RAW DATA>

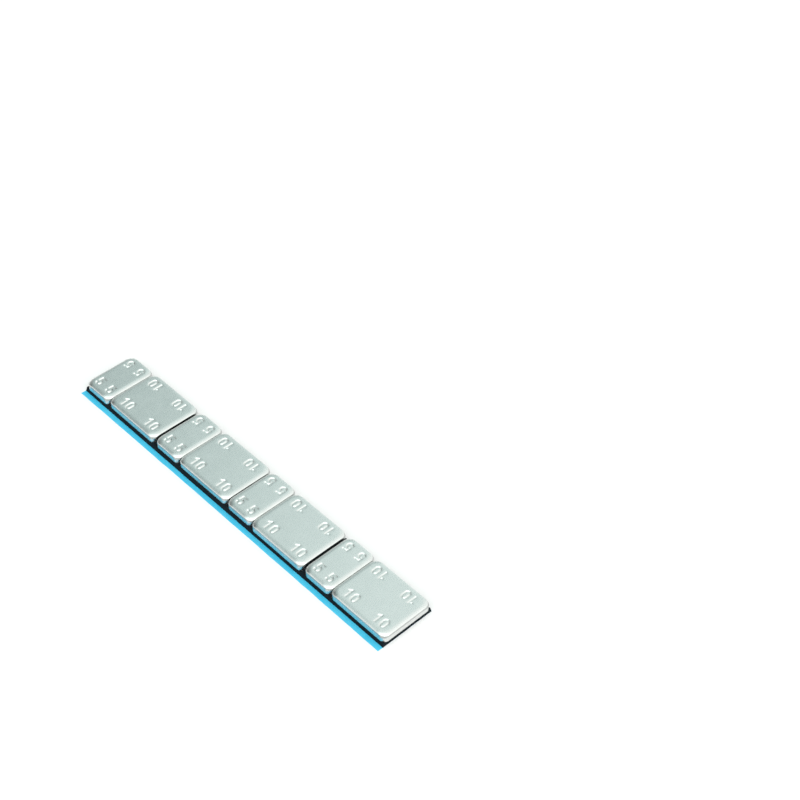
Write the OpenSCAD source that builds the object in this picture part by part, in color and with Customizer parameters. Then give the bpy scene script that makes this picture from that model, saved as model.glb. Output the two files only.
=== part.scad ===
// Stick-on wheel balance weight: a strip of zinc-plated steel plates on one foam tape,
// with a release liner that stands out along one long side as a pull flap.
//
// Frame: +X runs along the strip from its far end to its near end, the flap points to -Y,
// +Z is up, and the origin is the middle of the strip's footprint on the liner's underside.

/* [Plates] */
// Width of every plate, across the strip
plate_w = 19; // [16:0.5:24]
// Length of a five gram plate, along the strip
five_l = 11.6; // [10:0.1:14]
// Length of a ten gram plate, along the strip
ten_l = 23.4; // [18:0.1:30]
// Thickness of the steel that the plates are blanked from
plate_t = 3; // [2.7:0.1:4]
// Corner radius of a plate, seen from above
corner_r = 1.8; // [1.7:0.1:4]
// Width of the rolled-over top edge, where the die drew the steel down
roll_w = 1.5; // [0.5:0.1:1.6]
// Depth of the rolled-over top edge
roll_d = 0.65; // [0.2:0.05:0.9]
// Height of the torn foot of the side wall, where the blank broke free
tear_h = 1.7; // [0.3:0.05:1.75]
// How far the torn foot leans in under the wall
tear_in = 0.1; // [0.02:0.02:0.2]

/* [Placing on the tape] */
// Gap between the five and the ten gram plate of a pair
pair_gap = 0.1; // [0.05:0.05:0.3]
// Gaps between one pair and the next, from the far end
next_gap = [0.8, 0.3, 0.85]; // [0.2:0.05:1.5]
// Sideways placing of the five gram plates, from the far end
five_shift = [-0.15, 0.1, 0.1, -0.05]; // [-0.3:0.05:0.3]
// Sideways placing of the ten gram plates, from the far end
ten_shift = [0.05, 0.15, -0.15, -0.05]; // [-0.3:0.05:0.3]

/* [Foam tape] */
// Thickness of the double-sided foam tape
tape_t = 1.55; // [0.5:0.05:2.5]
// How far the tape stands out past the plates' line on the flap side
tape_near = 0.4; // [0.05:0.05:1]
// How far the tape stands out past the plates' line on the other side
tape_far = 0.35; // [0.05:0.05:1]
// How far each long side of the tape leans in, from its sticky face up to the plates
tape_lean = 0.35; // [0:0.05:0.6]
// How far the tape and its liner stand out past the first plate, at the far end
tape_end = 0.55; // [0.05:0.05:1.5]

/* [Release liner] */
// Thickness of the release liner
liner_t = 0.12; // [0.05:0.01:0.3]
// Width of the pull flap, the strip of liner that stands out past the tape
flap_w = 1.9; // [1:0.05:6]

/* [Hidden] */

// Straight steps in the curve of the rolled-over edge
roll_steps = 8;
$fn = 64;

pairs = len(five_shift);
pair_l = five_l + pair_gap + ten_l;
strip_l = pairs * pair_l + reach(len(next_gap));
base_l = strip_l + tape_end;
plate_z = liner_t + tape_t;

// Reach of the footprint from the plates' own centre line, on each side
near_side = plate_w / 2 + tape_near + flap_w;
far_side = plate_w / 2 + max(max(five_shift), max(ten_shift), tape_far);
line_y = (near_side - far_side) / 2;
far_x = tape_end - base_l / 2;

steel = [0.73, 0.78, 0.78];
foam = [0.11, 0.12, 0.12];
film = [0.31, 0.78, 0.94];

// Sum of the gaps before pair number n, counted from 0 at the far end
function reach(n) = n == 0 ? 0 : next_gap[n - 1] + reach(n - 1);

// Half section of a plate at its edge, from the corner radius's centre outwards:
// torn foot, upright wall, then the rolled-over top as a quarter of an ellipse
edge_section = concat(
    [[0, 0], [corner_r - tear_in, 0], [corner_r, tear_h]],
    [for (i = [0:roll_steps]) let (a = 90 * i / roll_steps)
        [corner_r - roll_w + roll_w * cos(a), plate_t - roll_d + roll_d * sin(a)]],
    [[0, plate_t]]
);

// A blanked plate, centred on its own footprint. Its edge section runs straight along
// each side and swings round each corner.
module plate(l) {
    half_l = l / 2 - corner_r;
    half_w = plate_w / 2 - corner_r;
    union() {
        translate([-half_l, -half_w, 0]) cube([2 * half_l, 2 * half_w, plate_t]);
        for (side = [0:3]) {
            out = side % 2 == 0 ? half_l : half_w;
            along = side % 2 == 0 ? half_w : half_l;
            rotate([0, 0, 90 * side]) translate([out, along, 0]) {
                rotate([90, 0, 0]) linear_extrude(2 * along) polygon(edge_section);
                rotate_extrude(angle = 90) polygon(edge_section);
            }
        }
    }
}

// Place of pair number n on the tape, its far edge at the origin
module in_pair(n) {
    translate([far_x + n * pair_l + reach(n), line_y, plate_z]) children();
}

module weight_5g(n) {
    color(steel) in_pair(n) translate([five_l / 2, five_shift[n], 0]) plate(five_l);
}

module weight_10g(n) {
    color(steel) in_pair(n)
        translate([five_l + pair_gap + ten_l / 2, ten_shift[n], 0]) plate(ten_l);
}

// The tape's section, seen along the strip, with its middle under the plates' centre line
tape_section = [
    [-plate_w / 2 - tape_near, 0], [plate_w / 2 + tape_far, 0],
    [plate_w / 2 + tape_far - tape_lean, tape_t],
    [-plate_w / 2 - tape_near + tape_lean, tape_t]
];

module foam_tape() {
    color(foam)
        translate([far_x - tape_end, line_y, liner_t])
            rotate([90, 0, 90]) linear_extrude(base_l) polygon(tape_section);
}

module release_liner() {
    color(film)
        translate([far_x - tape_end, line_y - near_side, 0])
            cube([base_l, near_side + plate_w / 2 + tape_far, liner_t]);
}

weight_5g(0);  // weight_5g_1
weight_10g(0);  // weight_10g_1
weight_5g(1);  // weight_5g_2
weight_10g(1);  // weight_10g_2
weight_5g(2);  // weight_5g_3
weight_10g(2);  // weight_10g_3
weight_5g(3);  // weight_5g_4
weight_10g(3);  // weight_10g_4
foam_tape();
release_liner();
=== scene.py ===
import math

import bmesh
import bpy
import numpy as np
from mathutils import Matrix, Vector
from mathutils.geometry import delaunay_2d_cdt


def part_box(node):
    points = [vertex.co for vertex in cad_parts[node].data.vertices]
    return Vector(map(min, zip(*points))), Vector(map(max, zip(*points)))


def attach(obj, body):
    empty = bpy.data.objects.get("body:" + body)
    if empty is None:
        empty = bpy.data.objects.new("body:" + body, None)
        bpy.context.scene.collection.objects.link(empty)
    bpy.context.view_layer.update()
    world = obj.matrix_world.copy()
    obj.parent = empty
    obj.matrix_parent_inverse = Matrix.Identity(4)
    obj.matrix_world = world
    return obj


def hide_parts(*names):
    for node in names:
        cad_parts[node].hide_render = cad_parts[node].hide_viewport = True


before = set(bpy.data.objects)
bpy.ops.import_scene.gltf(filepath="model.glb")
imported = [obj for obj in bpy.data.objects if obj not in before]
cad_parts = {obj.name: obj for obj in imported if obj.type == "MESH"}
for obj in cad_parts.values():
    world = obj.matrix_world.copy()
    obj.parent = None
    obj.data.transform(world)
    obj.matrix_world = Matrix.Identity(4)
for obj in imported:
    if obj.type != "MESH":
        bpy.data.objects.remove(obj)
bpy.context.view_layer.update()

# Camera
# The strip lies flat and is seen from above its near corner, with the flap towards the camera.
# The lens, the place and the small roll are those of the picture, fitted to the plates' edges.
picture_px = 800
lens_px = 1671.8
camera_azimuth = math.radians(44.647)
camera_elevation = math.radians(44.707)
camera_roll = math.radians(2.193)
camera_place = Vector((0.277742, -0.214768, 0.389183))

camera_back = Vector((
    math.sin(camera_azimuth) * math.cos(camera_elevation),
    -math.cos(camera_azimuth) * math.cos(camera_elevation),
    math.sin(camera_elevation),
))
level_right = Vector((0, 0, 1)).cross(camera_back).normalized()
level_up = camera_back.cross(level_right)
camera_right = math.cos(camera_roll) * level_right + math.sin(camera_roll) * level_up
camera_up = camera_back.cross(camera_right)

camera_data = bpy.data.cameras.new("camera")
camera_data.sensor_width = 36
camera_data.lens = lens_px / picture_px * camera_data.sensor_width
camera_data.clip_start = 0.01
camera_data.clip_end = 20
camera = bpy.data.objects.new("camera", camera_data)
turn = Matrix((camera_right, camera_up, camera_back)).transposed().to_4x4()
camera.matrix_world = Matrix.Translation(camera_place) @ turn
bpy.context.collection.objects.link(camera)
bpy.context.scene.camera = camera
bpy.context.scene.view_settings.view_transform = "Standard"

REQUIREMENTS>
Beginning at the top of the data, please return every line until and including the line containing "the liner's underside.", copied exactly, and nothing past it.

TASK RESPONSE>
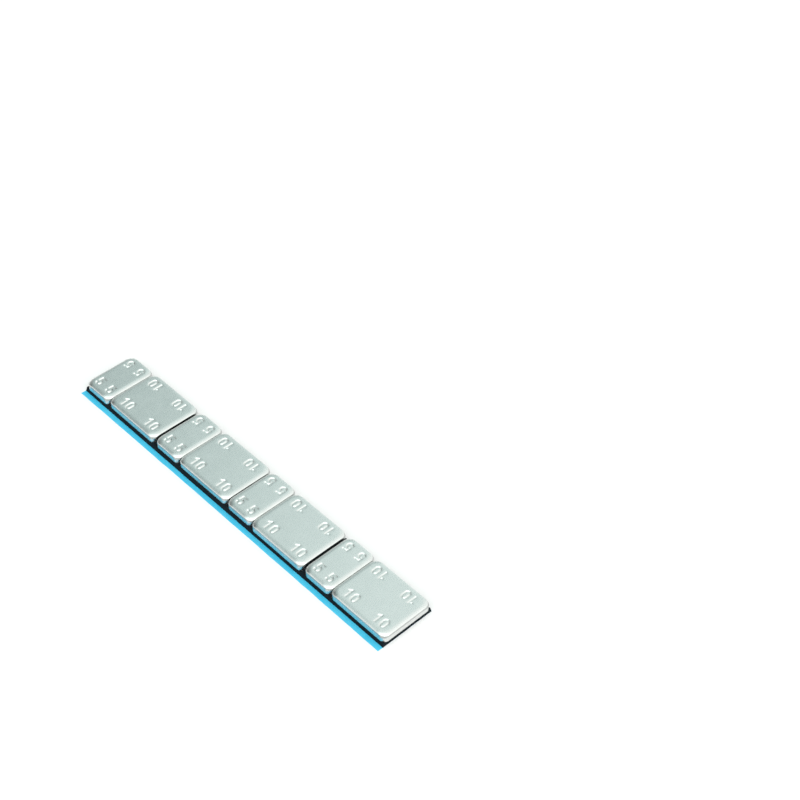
Write the OpenSCAD source that builds the object in this picture part by part, in color and with Customizer parameters. Then give the bpy scene script that makes this picture from that model, saved as model.glb. Output the two files only.
=== part.scad ===
// Stick-on wheel balance weight: a strip of zinc-plated steel plates on one foam tape,
// with a release liner that stands out along one long side as a pull flap.
//
// Frame: +X runs along the strip from its far end to its near end, the flap points to -Y,
// +Z is up, and the origin is the middle of the strip's footprint on the liner's underside.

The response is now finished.